● **What the task asks**: Every line that contains the word "picture" should be copied out.

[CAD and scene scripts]
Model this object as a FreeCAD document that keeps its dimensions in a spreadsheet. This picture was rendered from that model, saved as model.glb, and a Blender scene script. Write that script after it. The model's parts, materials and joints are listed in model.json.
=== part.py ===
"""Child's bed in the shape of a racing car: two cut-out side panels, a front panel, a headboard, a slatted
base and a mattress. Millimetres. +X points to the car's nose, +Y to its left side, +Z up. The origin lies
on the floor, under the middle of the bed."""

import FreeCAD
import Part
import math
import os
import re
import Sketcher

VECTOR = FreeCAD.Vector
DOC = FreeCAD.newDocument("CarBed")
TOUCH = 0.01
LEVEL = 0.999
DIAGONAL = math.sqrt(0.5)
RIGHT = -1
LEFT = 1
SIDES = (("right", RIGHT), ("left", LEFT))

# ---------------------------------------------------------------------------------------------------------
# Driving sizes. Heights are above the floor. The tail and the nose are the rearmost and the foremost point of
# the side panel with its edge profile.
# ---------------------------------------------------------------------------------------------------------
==
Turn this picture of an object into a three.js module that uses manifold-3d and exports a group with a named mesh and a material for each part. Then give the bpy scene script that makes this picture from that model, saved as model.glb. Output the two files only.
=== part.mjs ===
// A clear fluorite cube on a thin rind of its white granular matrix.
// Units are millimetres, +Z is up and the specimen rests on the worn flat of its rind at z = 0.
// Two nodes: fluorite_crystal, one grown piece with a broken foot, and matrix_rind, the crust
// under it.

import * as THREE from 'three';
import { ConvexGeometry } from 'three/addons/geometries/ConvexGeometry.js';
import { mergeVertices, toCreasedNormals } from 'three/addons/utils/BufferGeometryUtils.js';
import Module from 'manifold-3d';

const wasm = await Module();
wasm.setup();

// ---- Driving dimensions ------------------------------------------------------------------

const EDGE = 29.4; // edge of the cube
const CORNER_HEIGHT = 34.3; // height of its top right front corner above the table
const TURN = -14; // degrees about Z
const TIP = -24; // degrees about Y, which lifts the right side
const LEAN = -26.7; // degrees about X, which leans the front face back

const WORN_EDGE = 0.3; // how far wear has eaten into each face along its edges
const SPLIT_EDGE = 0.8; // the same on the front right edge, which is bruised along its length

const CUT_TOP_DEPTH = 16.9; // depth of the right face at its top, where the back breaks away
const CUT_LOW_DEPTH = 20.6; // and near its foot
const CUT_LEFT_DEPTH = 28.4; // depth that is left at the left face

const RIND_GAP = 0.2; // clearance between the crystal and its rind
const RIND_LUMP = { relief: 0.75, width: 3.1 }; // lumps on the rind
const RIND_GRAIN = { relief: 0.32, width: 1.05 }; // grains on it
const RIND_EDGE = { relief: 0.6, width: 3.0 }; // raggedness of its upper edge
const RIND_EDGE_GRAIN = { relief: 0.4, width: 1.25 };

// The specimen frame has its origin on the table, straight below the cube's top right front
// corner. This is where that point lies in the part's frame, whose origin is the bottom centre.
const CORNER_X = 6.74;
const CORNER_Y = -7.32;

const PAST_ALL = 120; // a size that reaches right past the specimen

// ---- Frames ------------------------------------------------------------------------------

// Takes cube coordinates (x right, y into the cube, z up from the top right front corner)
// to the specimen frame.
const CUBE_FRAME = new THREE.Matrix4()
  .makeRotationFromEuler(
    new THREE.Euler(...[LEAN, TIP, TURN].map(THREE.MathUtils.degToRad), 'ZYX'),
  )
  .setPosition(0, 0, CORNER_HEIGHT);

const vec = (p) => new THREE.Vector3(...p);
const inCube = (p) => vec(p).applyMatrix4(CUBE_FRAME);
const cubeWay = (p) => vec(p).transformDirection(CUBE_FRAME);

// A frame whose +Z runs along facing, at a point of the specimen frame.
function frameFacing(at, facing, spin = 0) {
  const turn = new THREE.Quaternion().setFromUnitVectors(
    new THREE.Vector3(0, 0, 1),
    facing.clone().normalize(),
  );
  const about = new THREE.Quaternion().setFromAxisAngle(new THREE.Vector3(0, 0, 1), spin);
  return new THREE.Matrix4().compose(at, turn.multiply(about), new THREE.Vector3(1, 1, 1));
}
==
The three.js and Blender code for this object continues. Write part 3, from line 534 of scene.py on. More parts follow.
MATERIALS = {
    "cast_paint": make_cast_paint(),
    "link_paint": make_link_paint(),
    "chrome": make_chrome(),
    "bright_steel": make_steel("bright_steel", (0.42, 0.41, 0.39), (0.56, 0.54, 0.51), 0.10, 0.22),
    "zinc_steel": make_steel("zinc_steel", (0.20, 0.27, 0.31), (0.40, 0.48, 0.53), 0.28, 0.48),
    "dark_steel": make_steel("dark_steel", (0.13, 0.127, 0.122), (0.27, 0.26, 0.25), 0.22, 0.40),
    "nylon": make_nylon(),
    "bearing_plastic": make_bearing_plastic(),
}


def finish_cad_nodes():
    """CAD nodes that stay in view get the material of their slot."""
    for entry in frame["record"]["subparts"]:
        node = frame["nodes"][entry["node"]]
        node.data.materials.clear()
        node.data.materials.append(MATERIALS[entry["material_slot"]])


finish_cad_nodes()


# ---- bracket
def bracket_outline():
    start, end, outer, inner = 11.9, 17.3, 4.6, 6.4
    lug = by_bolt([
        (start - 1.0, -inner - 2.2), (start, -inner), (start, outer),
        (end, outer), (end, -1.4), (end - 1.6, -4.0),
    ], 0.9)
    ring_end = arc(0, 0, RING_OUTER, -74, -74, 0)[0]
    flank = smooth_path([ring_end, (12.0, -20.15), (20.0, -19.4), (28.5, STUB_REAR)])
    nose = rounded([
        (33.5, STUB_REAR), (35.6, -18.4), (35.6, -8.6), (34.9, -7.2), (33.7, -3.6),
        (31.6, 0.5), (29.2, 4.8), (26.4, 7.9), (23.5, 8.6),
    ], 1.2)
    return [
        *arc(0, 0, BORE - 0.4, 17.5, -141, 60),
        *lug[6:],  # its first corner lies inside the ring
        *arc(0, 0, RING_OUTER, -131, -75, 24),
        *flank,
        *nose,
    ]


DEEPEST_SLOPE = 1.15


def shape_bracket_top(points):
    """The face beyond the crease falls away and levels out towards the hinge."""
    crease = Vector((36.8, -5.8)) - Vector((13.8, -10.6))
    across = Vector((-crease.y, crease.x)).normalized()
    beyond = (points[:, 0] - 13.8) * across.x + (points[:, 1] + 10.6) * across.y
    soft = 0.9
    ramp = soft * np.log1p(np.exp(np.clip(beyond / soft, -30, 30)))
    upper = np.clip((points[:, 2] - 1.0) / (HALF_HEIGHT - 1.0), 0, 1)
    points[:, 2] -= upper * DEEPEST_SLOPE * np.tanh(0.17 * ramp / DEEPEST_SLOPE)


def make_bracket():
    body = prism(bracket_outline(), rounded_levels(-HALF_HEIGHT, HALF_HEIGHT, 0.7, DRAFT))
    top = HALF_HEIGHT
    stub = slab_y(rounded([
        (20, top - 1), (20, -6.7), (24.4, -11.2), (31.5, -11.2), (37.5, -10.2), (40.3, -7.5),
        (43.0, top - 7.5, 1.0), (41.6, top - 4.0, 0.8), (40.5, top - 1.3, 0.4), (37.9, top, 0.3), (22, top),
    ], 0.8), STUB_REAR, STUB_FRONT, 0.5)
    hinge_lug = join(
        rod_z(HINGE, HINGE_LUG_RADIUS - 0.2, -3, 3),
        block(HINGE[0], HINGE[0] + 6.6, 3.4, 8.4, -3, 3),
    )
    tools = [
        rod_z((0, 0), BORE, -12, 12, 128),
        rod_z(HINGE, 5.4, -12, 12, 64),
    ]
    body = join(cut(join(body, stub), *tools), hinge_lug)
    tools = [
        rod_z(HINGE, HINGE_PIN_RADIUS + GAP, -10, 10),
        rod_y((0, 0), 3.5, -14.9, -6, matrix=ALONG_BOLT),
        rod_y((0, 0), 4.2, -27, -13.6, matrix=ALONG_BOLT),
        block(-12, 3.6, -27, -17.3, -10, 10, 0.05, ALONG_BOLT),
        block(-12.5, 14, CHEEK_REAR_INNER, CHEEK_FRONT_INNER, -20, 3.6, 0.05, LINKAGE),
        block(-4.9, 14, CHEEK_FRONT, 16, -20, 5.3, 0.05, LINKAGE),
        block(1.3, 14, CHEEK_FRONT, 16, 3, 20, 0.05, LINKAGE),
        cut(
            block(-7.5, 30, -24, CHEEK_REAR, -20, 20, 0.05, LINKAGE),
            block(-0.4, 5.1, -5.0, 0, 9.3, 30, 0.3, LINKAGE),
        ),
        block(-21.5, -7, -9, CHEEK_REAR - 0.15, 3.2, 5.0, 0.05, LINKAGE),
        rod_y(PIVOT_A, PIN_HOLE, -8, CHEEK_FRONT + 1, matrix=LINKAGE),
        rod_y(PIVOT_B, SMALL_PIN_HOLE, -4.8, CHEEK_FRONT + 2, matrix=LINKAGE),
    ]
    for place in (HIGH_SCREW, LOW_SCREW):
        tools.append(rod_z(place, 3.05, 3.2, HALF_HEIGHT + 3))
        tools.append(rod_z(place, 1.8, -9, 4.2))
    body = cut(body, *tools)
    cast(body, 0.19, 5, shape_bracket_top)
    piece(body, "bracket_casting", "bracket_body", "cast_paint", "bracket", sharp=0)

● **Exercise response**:
Model this object as a FreeCAD document that keeps its dimensions in a spreadsheet. This picture was rendered from that model, saved as model.glb, and a Blender scene script. Write that script after it. The model's parts, materials and joints are listed in model.json.
Turn this picture of an object into a three.js module that uses manifold-3d and exports a group with a named mesh and a material for each part. Then give the bpy scene script that makes this picture from that model, saved as model.glb. Output the two files only.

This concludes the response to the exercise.